Establish vendor-specific vulnerability feeds. Don't wait for CVEs to show up in your scanner. Subscribe to PTC's security advisories directly. Create a distribution list that includes both security and engineering teams so advisories reach the people who can act on them.
Pre-build patch testing environments for critical systems. You can't afford to spend a week building a test environment when you have a ten-day remediation window. Maintain clone environments for your PLM systems that you can use to validate patches within 24-48 hours.

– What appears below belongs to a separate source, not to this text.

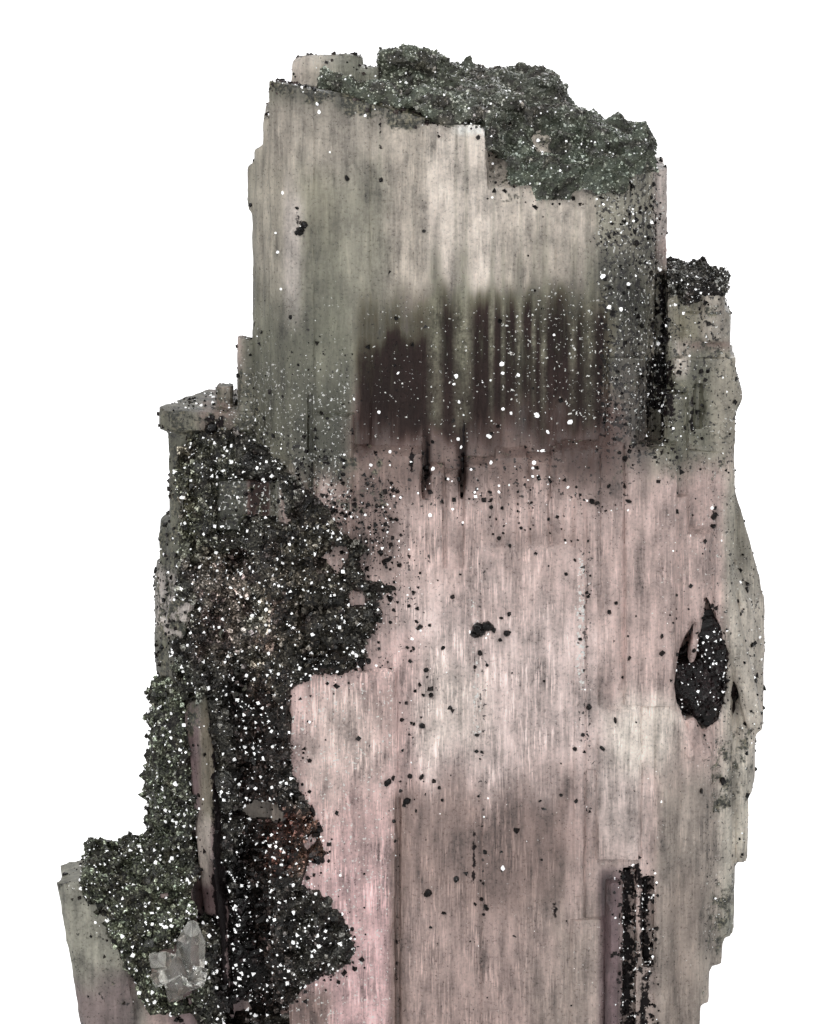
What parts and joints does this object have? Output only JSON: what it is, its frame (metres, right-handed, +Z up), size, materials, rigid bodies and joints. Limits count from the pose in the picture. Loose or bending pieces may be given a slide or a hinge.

Implement network segmentation for PLM systems. Your Windchill instance doesn't need to be reachable from the internet or from general user networks. Put it behind a VPN or bastion host. Require authentication before an attacker can even attempt to exploit vulnerabilities.
Deploy file integrity monitoring on PLM application servers. JSP webshells are files written to disk. Configure your FIM tool to alert on new .jsp files in web directories. This gives you detection capability even if the initial exploitation succeeds.
Define emergency patching procedures. Your standard change management process probably requires a five-day testing window and a change advisory board review. You need a separate procedure for actively exploited vulnerabilities that compresses this timeline while maintaining basic safety checks. Document who can authorize emergency patches and under what conditions.
Run tabletop exercises for PLM compromise scenarios. Walk through the response process: Who gets the vendor advisory? Who decides whether to emergency patch? Who has access to make changes? Who communicates with engineering teams about potential downtime? Find the gaps before you're doing this under active exploitation.
The CVE-2026-12569 incident demonstrates that specialized industrial software carries the same risk profile as your customer-facing web applications—but often receives a fraction of the security attention. Your compliance program needs to explicitly include these systems, not just assume they're covered by general controls.